• **Problem description**
Reproduce exactly the opening lines of the listing, stopping after the line that contains "pad_panel();" and including it.
>> Start Data segment
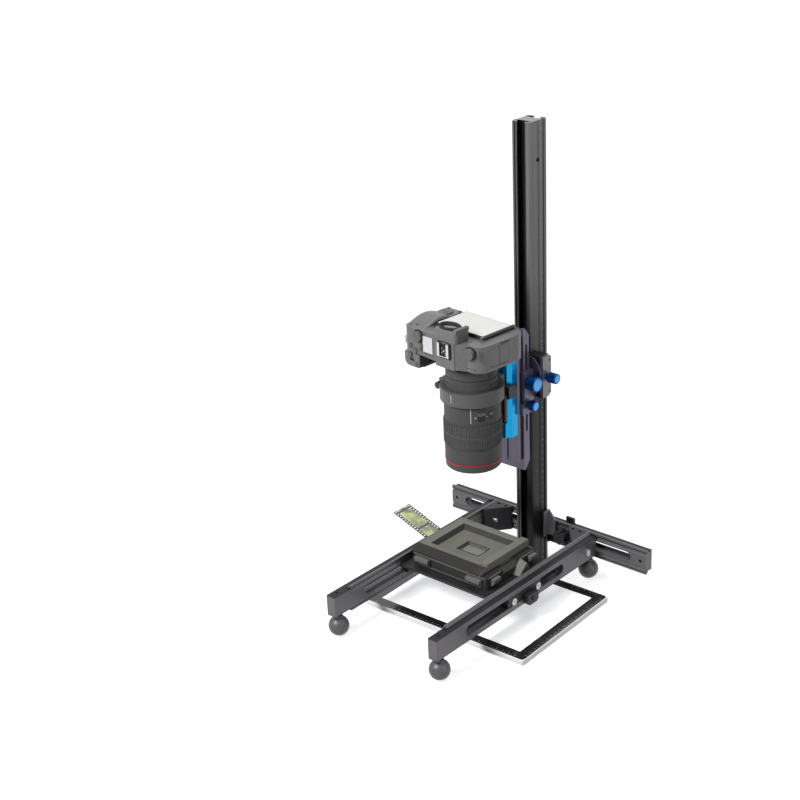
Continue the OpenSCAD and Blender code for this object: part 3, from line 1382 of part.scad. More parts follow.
// Film strip: flat in the holder, rising where it leaves it
module film_strip() {
    z0 = film_z1 - film_t;
    rise = [cos(film_angle), sin(film_angle)]*film_out;
    lean = film_t*tan(film_angle/2);
    color([0.55, 0.55, 0.4]) translate([0, exit_y + film_w/2, 0]) rotate([90, 0, 0]) linear_extrude(height = film_w)
        polygon([[film_right, z0], [film_right, film_z1], [tray_x0 + lean, film_z1],
            [tray_x0 - rise[0] + lean, film_z1 + rise[1]], [tray_x0 - rise[0], z0 + rise[1]], [tray_x0, z0]]);
}

// Light pad on the table, turned a little
module on_pad() {
    translate([pad_right - pad_w/2, pad_y, 0]) rotate([0, 0, pad_turn]) children();
}
module pad_body() {
    color([0.8, 0.82, 0.83]) on_pad() difference() {
        round_plate(pad_w, pad_d, pad_corner, pad_t);
        translate([0, 0, pad_t - panel_t]) linear_extrude(height = panel_t + over)
            square([pad_w - 2*border_w, pad_d - 2*border_w], center = true);
    }
}
module pad_panel() {
    color([0.97, 0.98, 1]) on_pad() translate([0, 0, pad_t - panel_t]) linear_extrude(height = panel_t)
        square([pad_w - 2*border_w - 2*panel_seat, pad_d - 2*border_w - 2*panel_seat], center = true);
}

side_rail_left();
side_rail_right();
rear_rail();
corner_gusset_left();
corner_gusset_right();
frame_screws();
ball_feet();
column();
column_foot_disc();
column_foot_bracket();
column_bolts();
foot_clamp_plate();
foot_clamp_knob();
carriage_body();
carriage_plates();
carriage_screws();
carriage_clamp_pad();
carriage_lock_knob();
mount_disc();
slider_body();
slider_lock_knob();
pinion_shaft();
focus_knob();
rack_rail();
quick_plate();
foot_clamp();
clamp_lever();
lens_foot();
lens_collar();
collar_screw();
front_ring();
front_element();
lens_barrel();
focus_ring();
mode_switch();
lens_adapter();
mount_ring();
camera_body();
camera_grip();
eyecup();
screen_panel();
hot_shoe();
top_display();
mode_dial();
power_dial();
shutter_button();
record_button();
port_door();
stage_plate();
stage_brackets();
stage_screws();
stage_clamp_block();
film_tray();
grip_pads();
hinge_pin();
gate_frame();
gate_plate();
film_strip();
pad_body();
pad_panel();
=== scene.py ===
"""Looks of the slide duplicator: a copy stand with a camera over a film holder and a light pad.

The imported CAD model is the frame. Here its pieces get rounded edges and finishes, and the small
pieces that a solid model leaves out are added: grip ribs, scales, buttons, glass, film pictures.
Lengths in this file are millimetres until they reach Blender, which works in metres.
"""
import json
import math

import bmesh
import bpy
from mathutils import Matrix, Vector


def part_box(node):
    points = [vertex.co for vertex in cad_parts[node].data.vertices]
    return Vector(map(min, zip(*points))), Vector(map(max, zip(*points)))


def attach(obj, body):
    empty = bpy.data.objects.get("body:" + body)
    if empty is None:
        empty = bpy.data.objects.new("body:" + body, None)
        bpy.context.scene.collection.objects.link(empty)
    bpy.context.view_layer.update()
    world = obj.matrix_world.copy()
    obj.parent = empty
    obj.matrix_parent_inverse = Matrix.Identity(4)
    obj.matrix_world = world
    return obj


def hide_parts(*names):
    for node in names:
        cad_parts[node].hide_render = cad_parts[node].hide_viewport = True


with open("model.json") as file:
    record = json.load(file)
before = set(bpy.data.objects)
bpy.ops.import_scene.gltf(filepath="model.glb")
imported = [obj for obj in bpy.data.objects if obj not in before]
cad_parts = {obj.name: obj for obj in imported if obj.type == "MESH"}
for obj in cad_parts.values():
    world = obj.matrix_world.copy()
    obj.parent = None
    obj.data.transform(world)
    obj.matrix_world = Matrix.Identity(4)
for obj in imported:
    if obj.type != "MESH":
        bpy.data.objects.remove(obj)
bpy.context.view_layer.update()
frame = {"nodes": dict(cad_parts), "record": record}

MM = 0.001
FINE = 128                      # sides of a large turned piece
ROUND = 48                      # sides of a small one
MERGE = 0.002                   # points closer than this become one
SHARP = math.radians(35)        # edges sharper than this are rounded
CAMERA_TURN = math.radians(-5)  # the camera hangs a little turned on its lens
BODY_OF = {node: body for body, nodes in frame["record"]["behaviour"]["bodies"].items() for node in nodes}
SLOT_OF = {part["node"]: part["material_slot"] for part in frame["record"]["subparts"]}


# ---- Working on meshes ----

def only(piece):
    """Selects this piece alone and makes it active."""
    bpy.ops.object.select_all(action="DESELECT")
    piece.select_set(True)
    bpy.context.view_layer.objects.active = piece


def passes(face, test):
    """Tries a test on a face's middle (mm) and normal."""
    return test(face.calc_center_median() / MM, face.normal)


class Editing:
    """Edit mode on one piece, with its faces or edges picked by a test."""

    def __init__(self, piece):
        self.piece = piece

    def __enter__(self):
        only(self.piece)
        bpy.ops.object.mode_set(mode="EDIT")
        return self

    def __exit__(self, *_):
        bpy.ops.object.mode_set(mode="OBJECT")

    def everything(self):
        bpy.ops.mesh.select_all(action="SELECT")

    def pick(self, kind, choose):
        """Selects the faces or edges that choose(mesh) gives, and says how many they are."""
        bpy.ops.mesh.select_mode(type=kind)
        bpy.ops.mesh.select_all(action="DESELECT")
        mesh = bmesh.from_edit_mesh(self.piece.data)
        mesh.normal_update()
        chosen = choose(mesh)
        for part in chosen:
            part.select = True
        mesh.select_flush_mode()
        bmesh.update_edit_mesh(self.piece.data)
        return len(chosen)

    def edges(self, test):
        """Selects the edges whose two ends (mm) pass the test."""
        return self.pick("EDGE", lambda mesh: [e for e in mesh.edges
                                               if test(e.verts[0].co / MM, e.verts[1].co / MM)])

    def round_edges(self, test, width, segments, **more):
        """Bevels the edges whose two ends (mm) pass the test."""
        if self.edges(test):
            bpy.ops.mesh.bevel(offset=width * MM, segments=segments, affect="EDGES", **more)

    def inset(self, test, thickness, depth):
        """Insets the faces whose middle (mm) and normal pass the test, and raises them by depth."""
        self.pick("FACE", lambda mesh: [f for f in mesh.faces if passes(f, test)])
        bpy.ops.mesh.inset(thickness=thickness * MM, depth=depth * MM)

    def merge(self):
        self.everything()
        bpy.ops.mesh.remove_doubles(threshold=MERGE * MM)

    def clean(self):
        self.merge()
        bpy.ops.mesh.normals_make_consistent(inside=False)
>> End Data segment
• **Answer to this task**
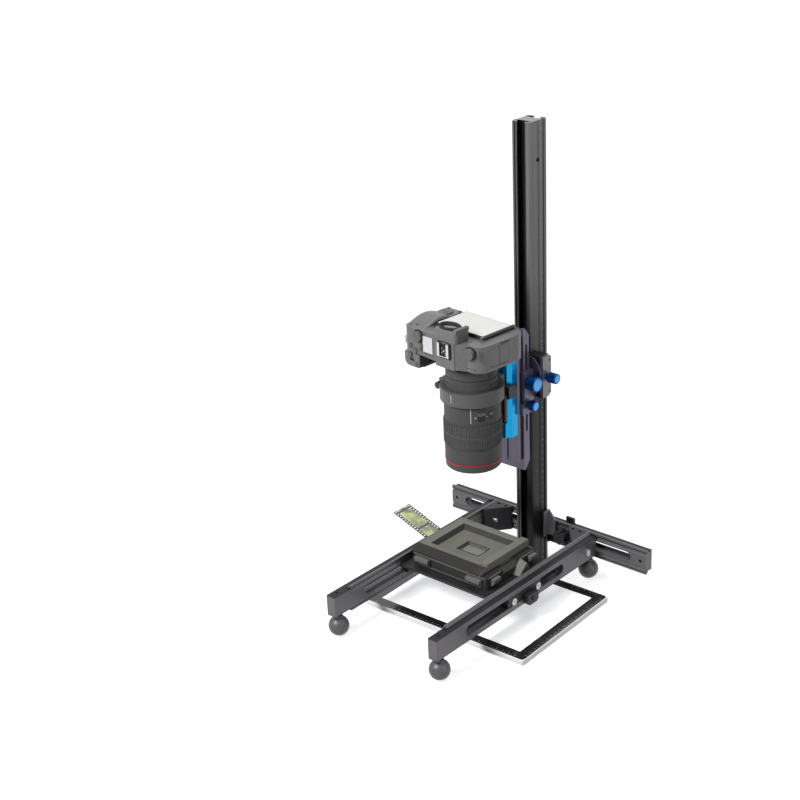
Continue the OpenSCAD and Blender code for this object: part 3, from line 1382 of part.scad. More parts follow.
// Film strip: flat in the holder, rising where it leaves it
module film_strip() {
    z0 = film_z1 - film_t;
    rise = [cos(film_angle), sin(film_angle)]*film_out;
    lean = film_t*tan(film_angle/2);
    color([0.55, 0.55, 0.4]) translate([0, exit_y + film_w/2, 0]) rotate([90, 0, 0]) linear_extrude(height = film_w)
        polygon([[film_right, z0], [film_right, film_z1], [tray_x0 + lean, film_z1],
            [tray_x0 - rise[0] + lean, film_z1 + rise[1]], [tray_x0 - rise[0], z0 + rise[1]], [tray_x0, z0]]);
}

// Light pad on the table, turned a little
module on_pad() {
    translate([pad_right - pad_w/2, pad_y, 0]) rotate([0, 0, pad_turn]) children();
}
module pad_body() {
    color([0.8, 0.82, 0.83]) on_pad() difference() {
        round_plate(pad_w, pad_d, pad_corner, pad_t);
        translate([0, 0, pad_t - panel_t]) linear_extrude(height = panel_t + over)
            square([pad_w - 2*border_w, pad_d - 2*border_w], center = true);
    }
}
module pad_panel() {
    color([0.97, 0.98, 1]) on_pad() translate([0, 0, pad_t - panel_t]) linear_extrude(height = panel_t)
        square([pad_w - 2*border_w - 2*panel_seat, pad_d - 2*border_w - 2*panel_seat], center = true);
}

side_rail_left();
side_rail_right();
rear_rail();
corner_gusset_left();
corner_gusset_right();
frame_screws();
ball_feet();
column();
column_foot_disc();
column_foot_bracket();
column_bolts();
foot_clamp_plate();
foot_clamp_knob();
carriage_body();
carriage_plates();
carriage_screws();
carriage_clamp_pad();
carriage_lock_knob();
mount_disc();
slider_body();
slider_lock_knob();
pinion_shaft();
focus_knob();
rack_rail();
quick_plate();
foot_clamp();
clamp_lever();
lens_foot();
lens_collar();
collar_screw();
front_ring();
front_element();
lens_barrel();
focus_ring();
mode_switch();
lens_adapter();
mount_ring();
camera_body();
camera_grip();
eyecup();
screen_panel();
hot_shoe();
top_display();
mode_dial();
power_dial();
shutter_button();
record_button();
port_door();
stage_plate();
stage_brackets();
stage_screws();
stage_clamp_block();
film_tray();
grip_pads();
hinge_pin();
gate_frame();
gate_plate();
film_strip();
pad_body();
pad_panel();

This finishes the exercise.